A reabilitação psicossocial é um processo lento e flexível, que envolve cuidados continuados, de convivência com um modelo integral e que cubra seqüelas da enfermidade através de terapia farmacológica, psicoanalítica e familiar. Todas conjuntamente aplicadas de forma adequada, em cada momento, permitem que haja um modelo de Reabilitação. Há que ser amplo, flexível, integral e continuado.

O CAIS Clemente Ferreira em Lins desencadeou um trabalho reabilitador cujas características se adequam aos seus moradores. Sua história não está dissociada da história da assistência psiquiátrica praticada no Brasil e os esforços para reverter o modelo assistencial hospitalocêntrico estão respaldados em leis, decretos, portarias ministeriais, relatórios de conferências, mas, sobretudo no empenho, na vontade e na determinação de cada funcionário e da dirigente da Instituição.

Os leitos neurológicos destinados a crianças e adolescentes implantados no ano 2000 significa um avanço na missão assistencial, que até então dispensava cuidados terapêuticos e reabilitação apenas aos portadores de transtornos mentais, de lá pra cá, também aos portadores de transtornos neurológicos graves como as crianças com seqüelas de paralisia cerebral que hoje podem usufruir de melhor qualidade de vida.

Trabalham dentro de um modelo, onde o usuário tem a perspectiva de um projeto de vida e de futuro. Contam com residências terapêuticas no município de Lins, pois é na cidade que ocorre a possibilidade da cidadania. Contam com outras residências dentro do espaço geográfico do CAIS, que permitem maior individualização e melhor qualidade de vida, destinados a pequeno número de moradores, rompendo com as características asilares, próprias às grandes enfermarias.

A assistência básica foi alterada para se garantir melhor qualidade aos moradores, sobretudo acamados, que precisam de cuidados diuturnos.

A inserção social, através de participação dos usuários na vida da comunidade, a divulgação e orientação à população sobre o processo saúde-doença mental e a reforma psiquiátrica, constituíram-se numa pedagogia inovadora, de reflexão e transformação da cultura hospitalocêntrica. A comunidade passa a compreender que ‘trancar não é tratar’ e que ‘a cidade é o lugar da reabilitação’.
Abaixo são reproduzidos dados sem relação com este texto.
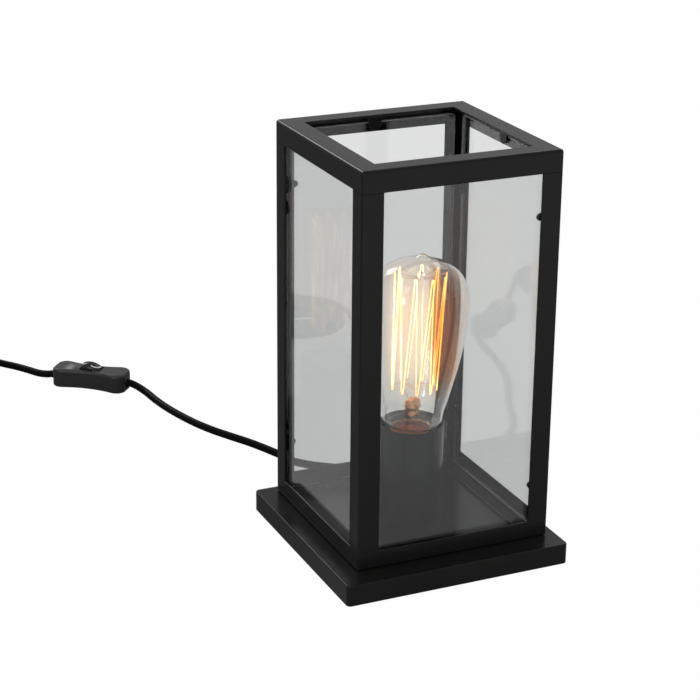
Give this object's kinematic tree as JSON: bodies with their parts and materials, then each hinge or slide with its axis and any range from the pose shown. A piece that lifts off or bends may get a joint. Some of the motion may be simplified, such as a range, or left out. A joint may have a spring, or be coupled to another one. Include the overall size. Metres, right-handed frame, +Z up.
{
  "type": "lantern table lamp",
  "caption": "Square black metal lantern table lamp with clear glass sides, an open top, a large filament bulb and a corded in-line rocker switch.",
  "frame": {"origin": "on the floor, at the middle of the base", "axes": "+Z up, the wide face at the front of the picture looks along -Y, the cord leaves along +Y"},
  "size_m": [0.3468, 0.521, 0.271],
  "materials": {
    "black_paint": "matt black powder coat, fine grain, slightly brighter along the edges",
    "cover_steel": "matt black paint",
    "rubber": "matt black rubber",
    "plated_steel": "zinc plated",
    "moulding": "satin black moulding",
    "rocker_gloss": "glossy black moulding with a light mark for on and off",
    "cord_sheath": "smooth black round sheath",
    "core_insulation": "smooth insulation, brown and blue",
    "pane_glass": "clear polished float glass",
    "holder_resin": "satin black thermoset",
    "brass": "bright, lightly brushed",
    "cement": "rough orange-brown basing cement",
    "cap_glass": "black vitrite",
    "nickel": "bright nickel",
    "bulb_glass": "clear blown glass with a faint amber tint",
    "stem_glass": "clear glass, wrinkled at the pinch",
    "filament": "glowing coiled wire"
  },
  "bodies": {
    "lamp": {"base_tray": "black_paint", "bottom_cover": "cover_steel", "foot_pads": "rubber", "cover_screws": "plated_steel", "frame_screws": "plated_steel", "cord_gland": "moulding", "cord_inlet": "cord_sheath", "cord_clamp": "moulding", "clamp_screws": "plated_steel", "core_wires": "core_insulation", "post_front_left": "black_paint", "post_front_right": "black_paint", "post_back_right": "black_paint", "post_back_left": "black_paint", "top_rail_front": "black_paint", "top_rail_right": "black_paint", "top_rail_back": "black_paint", "top_rail_left": "black_paint", "low_rail_front": "black_paint", "low_rail_right": "black_paint", "low_rail_back": "black_paint", "low_rail_left": "black_paint", "glass_front": "pane_glass", "glass_right": "pane_glass", "glass_back": "pane_glass", "glass_left": "pane_glass", "clips_front": "black_paint", "clips_right": "black_paint", "clips_back": "black_paint", "clips_left": "black_paint", "holder_sleeve": "black_paint", "threaded_rod": "plated_steel", "rod_nuts": "plated_steel", "holder_body": "holder_resin", "thread_shell": "brass", "centre_contact": "brass", "terminal_screws": "brass", "cord_lamp": "cord_sheath", "switch_base": "moulding", "switch_cover": "moulding", "rocker_pin": "plated_steel", "switch_contacts": "brass", "switch_screws": "plated_steel", "cord_supply": "cord_sheath", "cord_coil": "cord_sheath", "cord_tie": "moulding", "cord_tail": "cord_sheath", "plug_body": "moulding", "plug_pins": "nickel"},
    "rocker": {"switch_rocker": "rocker_gloss"},
    "bulb_lift": {"cap_contact": "nickel"},
    "bulb": {"bulb_cap": "brass", "cap_cement": "cement", "cap_insulator": "cap_glass", "bulb_glass": "bulb_glass", "bulb_stem": "stem_glass", "lead_wires": "nickel", "filament_hooks": "nickel", "filament": "filament"}
  },
  "joints": [
    {"name": "rocker_tilt", "type": "hinge", "parent": "lamp", "child": "rocker", "pos_m": [-0.1105, 0.337, 0.0118], "axis": [-0.6494, -0.7604, 0], "range_deg": [0, 22]},
    {"name": "bulb_rise", "type": "slide", "parent": "lamp", "child": "bulb_lift", "axis": [0, 0, 1], "range_m": [0, 0.0128]},
    {"name": "bulb_turn", "type": "hinge", "parent": "bulb_lift", "child": "bulb", "pos_m": [0.0035, 0.0055, 0.0763], "axis": [0, 0, 1], "range_deg": [0, 1260]}
  ],
  "couplings": [
    {"joint": "bulb_rise", "follows": "bulb_turn", "m_per_rad": 0.00057757}
  ]
}
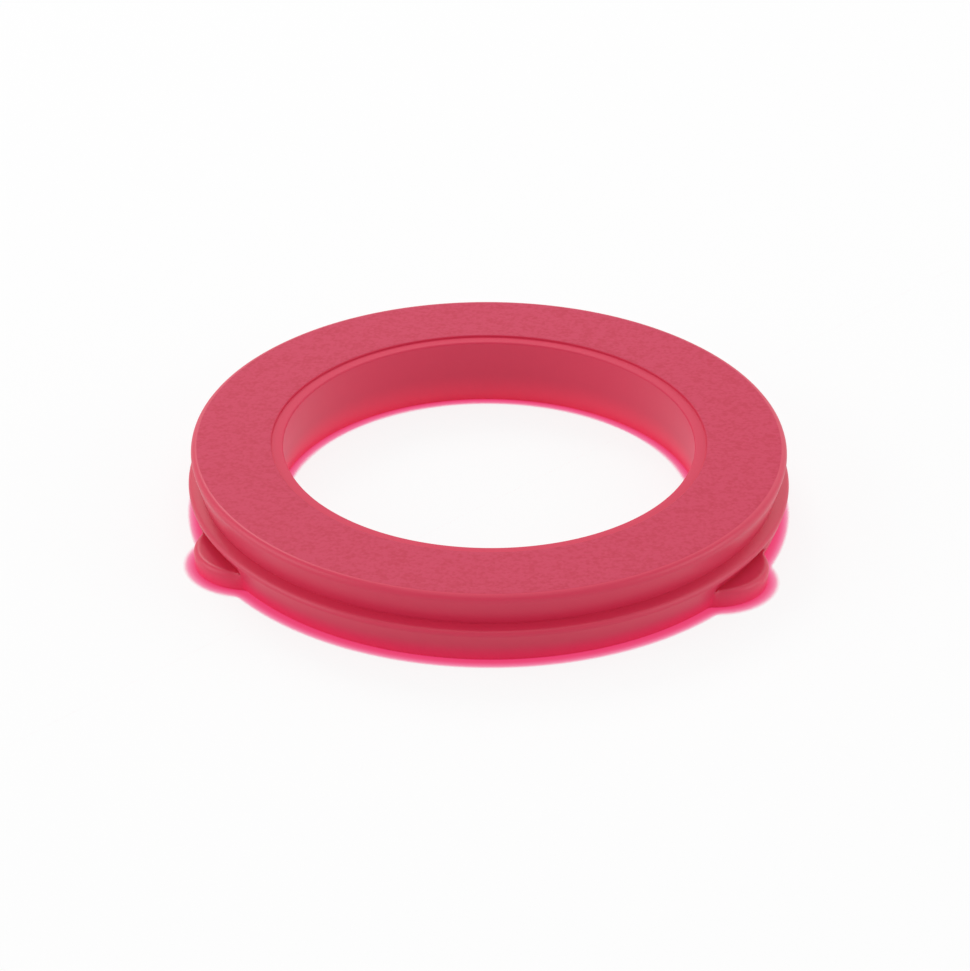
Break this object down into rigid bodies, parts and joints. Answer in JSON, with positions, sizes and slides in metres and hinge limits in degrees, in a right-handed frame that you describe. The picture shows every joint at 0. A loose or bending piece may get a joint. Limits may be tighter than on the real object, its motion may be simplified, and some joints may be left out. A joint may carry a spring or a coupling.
{
  "type": "hose washer",
  "caption": "Moulded rubber hose washer: flat sealing ring with a recessed bore edge, a grooved rim above a flange, and snap-in lugs round its base.",
  "frame": {"origin": "on the bore's axis, at the base that the washer lies on", "axes": "+Z along the bore from the base to the sealing face; one lug lies 33 degrees from +X towards -Y, and the others a third of a turn apart"},
  "size_m": [0.0254, 0.026, 0.0032],
  "materials": {
    "pink_rubber": "matte"
  },
  "bodies": {
    "root": {"hose_washer": "pink_rubber"}
  },
  "joints": []
}
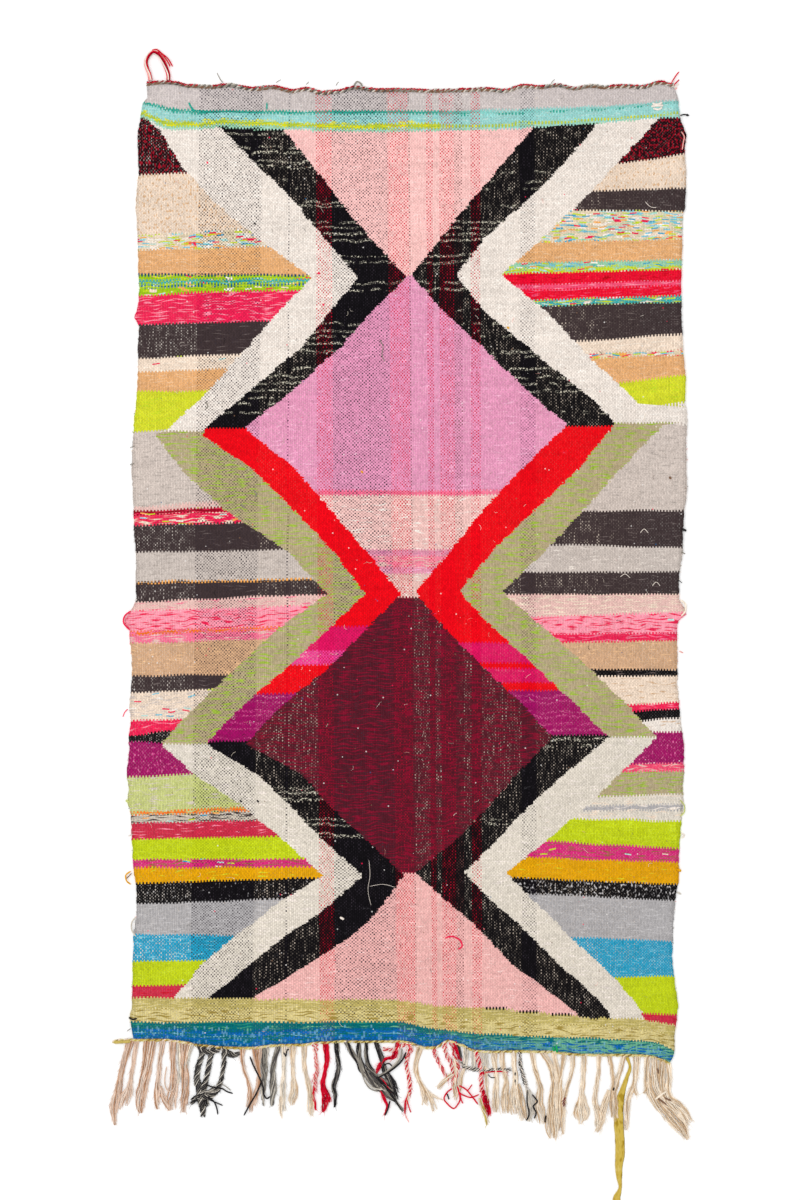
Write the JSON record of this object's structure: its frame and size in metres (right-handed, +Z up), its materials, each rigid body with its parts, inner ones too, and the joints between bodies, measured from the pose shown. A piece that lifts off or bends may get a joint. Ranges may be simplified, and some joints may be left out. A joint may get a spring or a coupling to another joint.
{
  "type": "boucherouite rug",
  "caption": "Flat rag and yarn floor rug with an uneven outline, twined ends, a corner loop, loose fringe and a hanging rag end.",
  "frame": {"origin": "on the flat underside of the cloth, near the middle of the rug", "axes": "+Z up out of the rug's face, +Y along its length towards the twined end, +X across it"},
  "size_m": [1.2765, 2.5589, 0.0093],
  "materials": {
    "woven_rag": "plain weave of rag and wool yarn in many colours, matt",
    "twined_yarn": "two-ply twined wool in red and grey-brown, matt",
    "loop_yarn": "loose bundle of red and white yarn, matt",
    "fringe_yarn": "twisted and frayed wool warp ends, matt",
    "olive_rag": "soft folded rag strip, matt"
  },
  "bodies": {
    "root": {"rug_cloth": "woven_rag", "top_twining": "twined_yarn", "corner_loop": "loop_yarn", "fringe": "fringe_yarn", "rag_tail": "olive_rag"}
  },
  "joints": []
}
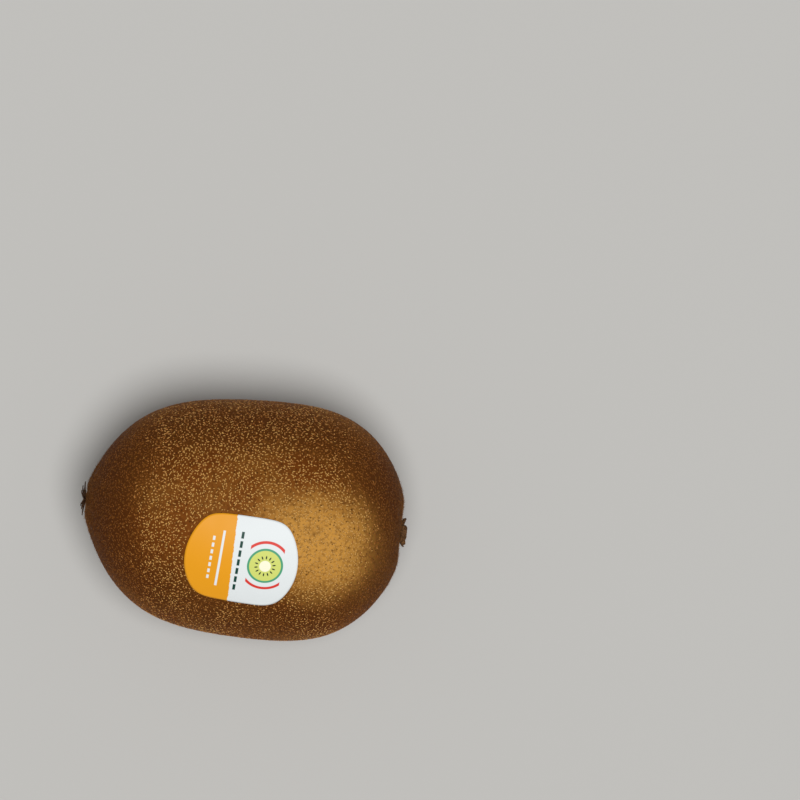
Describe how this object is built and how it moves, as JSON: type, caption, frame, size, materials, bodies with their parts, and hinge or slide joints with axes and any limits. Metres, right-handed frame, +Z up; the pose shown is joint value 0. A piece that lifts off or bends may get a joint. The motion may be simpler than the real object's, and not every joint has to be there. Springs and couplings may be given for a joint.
{
  "type": "golden kiwi fruit",
  "caption": "Whole golden kiwi fruit lying on its side: blunt barrel body, dried calyx in the stem basin, tuft of dried styles on the blossom nose, and a thin oval paper label.",
  "frame": {"origin": "on the flat spot that the fruit rests on, under the middle of its length", "axes": "+X along the fruit's long axis towards the stem end, +Z up, square to the resting surface"},
  "size_m": [0.0723, 0.0524, 0.0501],
  "materials": {
    "kiwi_skin": "dry golden-brown rind, close set with pale raised specks, soft satin sheen",
    "dried_calyx": "dry fibrous brown",
    "dried_styles": "dry, nearly black brown",
    "label_paper": "thin coated paper, printed, slight gloss"
  },
  "bodies": {
    "root": {"fruit_body": "kiwi_skin", "stem_calyx": "dried_calyx", "style_tuft": "dried_styles", "label": "label_paper"}
  },
  "joints": []
}
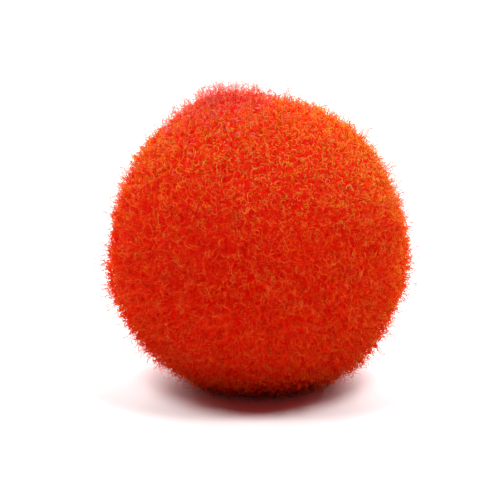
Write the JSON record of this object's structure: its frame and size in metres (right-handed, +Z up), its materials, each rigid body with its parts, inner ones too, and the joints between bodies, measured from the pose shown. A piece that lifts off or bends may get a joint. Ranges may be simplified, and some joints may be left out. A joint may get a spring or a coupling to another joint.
{
  "type": "yarn pom pom",
  "caption": "Round fluffy ball of cut yarn locks, trimmed a little unevenly, resting on a small flat spot.",
  "frame": {"origin": "middle of the base of the ball's box, on the surface that it rests on", "axes": "+Z up out of the surface, -Y towards the viewer of the picture, +X to the viewer's right"},
  "size_m": [0.0378, 0.0384, 0.037],
  "materials": {
    "yarn": "soft fuzzy cut pile"
  },
  "bodies": {
    "root": {"pom_pom": "yarn"}
  },
  "joints": []
}
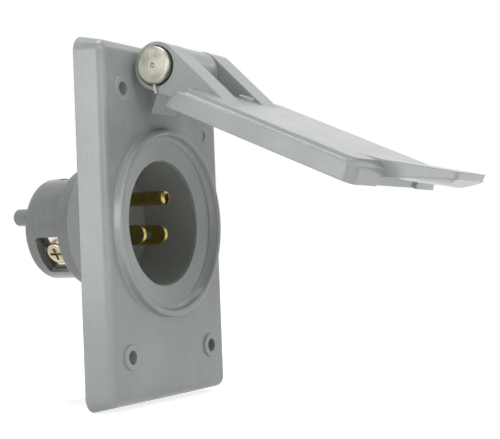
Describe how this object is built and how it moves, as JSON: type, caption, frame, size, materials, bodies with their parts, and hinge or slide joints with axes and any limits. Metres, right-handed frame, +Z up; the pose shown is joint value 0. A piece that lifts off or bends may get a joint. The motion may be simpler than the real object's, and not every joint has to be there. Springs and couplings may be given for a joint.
{
  "type": "appliance inlet",
  "caption": "Flanged power inlet: a cover plate with a raised collar round a recessed male contact cup, a hinged weather lid with finger tab, and a rear terminal housing.",
  "frame": {"origin": "centre of the four corner screw holes, on the wall plane at the back of the cover plate", "axes": "+Z up, -Y the front that a person faces, +X to the right seen from the front"},
  "size_m": [0.0714, 0.156, 0.116],
  "materials": {
    "grey_plastic": "moulded, fine satin",
    "cup_plastic": "moulded, satin",
    "dark_plastic": "moulded, smooth",
    "black_rubber": "moulded, matte",
    "contact_brass": "stamped, bright",
    "nickel_plate": "nickel plated",
    "terminal_screw": "nickel plated",
    "zinc_steel": "zinc plated",
    "spring_steel": "drawn wire",
    "pin_steel": "dull nickel"
  },
  "bodies": {
    "inlet": {"cover_plate": "grey_plastic", "plate_gasket": "black_rubber", "inlet_shell": "cup_plastic", "inlet_gasket": "black_rubber", "inlet_screws": "zinc_steel", "contact_carrier": "dark_plastic", "rear_body": "dark_plastic", "line_blade": "contact_brass", "neutral_blade": "contact_brass", "ground_pin": "contact_brass", "line_clamp": "nickel_plate", "neutral_clamp": "nickel_plate", "ground_clamp": "nickel_plate", "line_screw": "terminal_screw", "neutral_screw": "terminal_screw", "ground_screw": "terminal_screw", "assembly_screws": "zinc_steel", "hinge_spring": "spring_steel"},
    "lid": {"lid": "grey_plastic", "lid_gasket": "black_rubber", "hinge_pin": "pin_steel", "pin_retainer": "pin_steel", "split_pin": "pin_steel"}
  },
  "joints": [
    {"name": "lid_hinge", "type": "hinge", "parent": "inlet", "child": "lid", "pos_m": [0, -0.0187, 0.0483], "axis": [-1, 0, 0], "range_deg": [-65.5, 44.5], "deforming": ["hinge_spring"]}
  ]
}
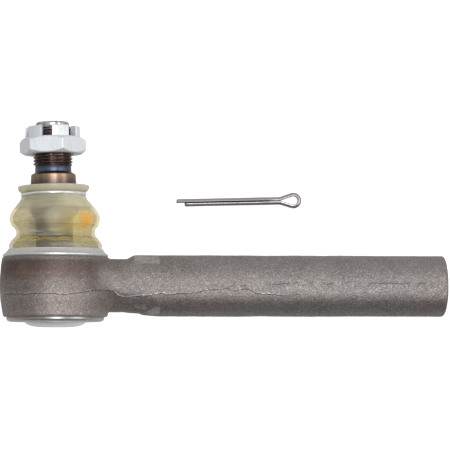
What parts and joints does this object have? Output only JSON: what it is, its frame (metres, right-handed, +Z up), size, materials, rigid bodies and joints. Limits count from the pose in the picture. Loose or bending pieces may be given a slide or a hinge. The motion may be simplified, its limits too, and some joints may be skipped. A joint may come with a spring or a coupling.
{
  "type": "tie rod end",
  "caption": "Female tie rod end: forged head and hollow threaded shank, ball stud with taper and castle nut, dust boot, sprung ball seat, and a loose split pin.",
  "frame": {"origin": "centre of the ball, on the shank's axis", "axes": "+X along the shank towards its open threaded end, +Y along the head's own axis towards the nut (the stud lies leaning 1.45 degrees from it, towards -X), +Z up as the part lies on its side"},
  "size_m": [0.2718, 0.1253, 0.0678],
  "materials": {
    "forged_steel": "sandblasted forging, oiled, speckled grey with a little brown",
    "stud_steel": "machined, heat-tinted bronze and blue",
    "bearing_plastic": "moulded",
    "spring_steel": "drawn wire",
    "zinc_plate": "bright zinc plate, satin",
    "ring_steel": "bright wire",
    "seal_rubber": "moulded",
    "boot_rubber": "translucent, satin, yellowish",
    "bush_plastic": "moulded",
    "pin_steel": "drawn wire"
  },
  "bodies": {
    "head": {"housing": "forged_steel", "upper_race": "bearing_plastic", "lower_race": "bearing_plastic", "preload_spring": "spring_steel", "end_cover": "zinc_plate", "cover_seal": "seal_rubber", "boot_base_ring": "zinc_plate"},
    "boot": {"dust_boot": "boot_rubber"},
    "boot_lip": {"boot_slip_ring": "bush_plastic", "boot_top_ring": "ring_steel"},
    "stud": {"ball_stud": "stud_steel"},
    "nut": {"castle_nut": "zinc_plate"},
    "loose_pin": {"cotter_pin": "pin_steel"}
  },
  "joints": [
    {"name": "heading", "type": "hinge", "parent": "head", "child": "boot", "pos_m": [0, 0, 0], "axis": [0, 1, 0], "continuous": true},
    {"name": "tilt", "type": "hinge", "parent": "boot", "child": "boot_lip", "pos_m": [0, 0, 0], "axis": [0, 0, 1], "range_deg": [-21.4, 18.5], "deforming": ["dust_boot"]},
    {"name": "spin", "type": "hinge", "parent": "boot_lip", "child": "stud", "pos_m": [0, 0, 0], "axis": [-0.0253, 0.9997, 0], "continuous": true},
    {"name": "nut_travel", "type": "slide", "parent": "stud", "child": "nut", "axis": [-0.0253, 0.9997, 0], "range_m": [-0.006, 0.0215]},
    {"name": "pin_lift", "type": "slide", "parent": "head", "child": "loose_pin", "axis": [0, 0, 1], "range_m": [0, 0.05]}
  ]
}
Vale relatar alguns fatos que tive a oportunidade de tomar conhecimento, que falam de vida e que eram improváveis, para não dizer impossíveis numa instituição psiquiátrica e que vem mostrando resultados surpreendentes.

Dois internos, um homem e uma mulher, que se conheceram numa instituição para menores abandonados, mais tarde encontram-se na instituição psiquiátrica, destino de muitas crianças institucionalizadas. O reencontro culmina num casamento e na constituição de um lar, precedido de um período de vida em comum como meio de avaliar a experiência conjugal. Surgem outros casais de namorados e novos ‘casamentos’, assim como separações e conflitos conjugais, situações portanto do nível do ‘humano’.

Um casal de namorados internos tornam-se pais e a criança reside junto com os mesmos numa residência terapêutica, onde estão aprendendo a exercer os papéis de mãe e pai, provedores de afeto e atenção para seu filho. Um papel aprendido e uma experiência nova, visto que a história de vida de ambos desconhece este modo de vida familiar.

Cinco homens residem numa ‘república’ na cidade – equipamento denominado de Residência Terapêutica - onde dividem os afazeres do cotidiano, estudam e participam da vida comunitária, com o auxílio da equipe de saúde.

Vários pacientes adquirem benefícios de prestação continuada, que se constitui em um salário mínimo pago pelo Estado para portadores de doenças mentais, conforme previsão da Lei Orgânica da Assistência Social. Com este dinheiro podem adquirir objetos de uso pessoal que facilitam a individualização e lhes permite ainda um valor agregado à cidadania.

Vários pacientes participam do Projeto de Alfabetização de Jovens e Adultos na Comunidade e professores da comunidade atuam também no Hospital com outros grupos preparatórios.

Os indivíduos manifestam seus desejos, melhoram seu nível comunicacional, deixam de lado o uniforme do anonimato, andam calçados, vestidos, maquiados, com cortes de cabelo personalizados, onde antes imperava o corte uniforme para todos, e muitas vezes tinham as cabeças raspadas. Encontrar pacientes em supermercados, lojas, bancos ou praças, é uma constante e não causa surpresa.

Tudo isto faz a vida mais bela, torna as pessoas mais felizes ou menos infelizes. Este exercício de vida pode ser compreendido como o processo de reabilitação psicossocial, para cuja realização torna-se imprescindível a relação democrática no âmbito institucional.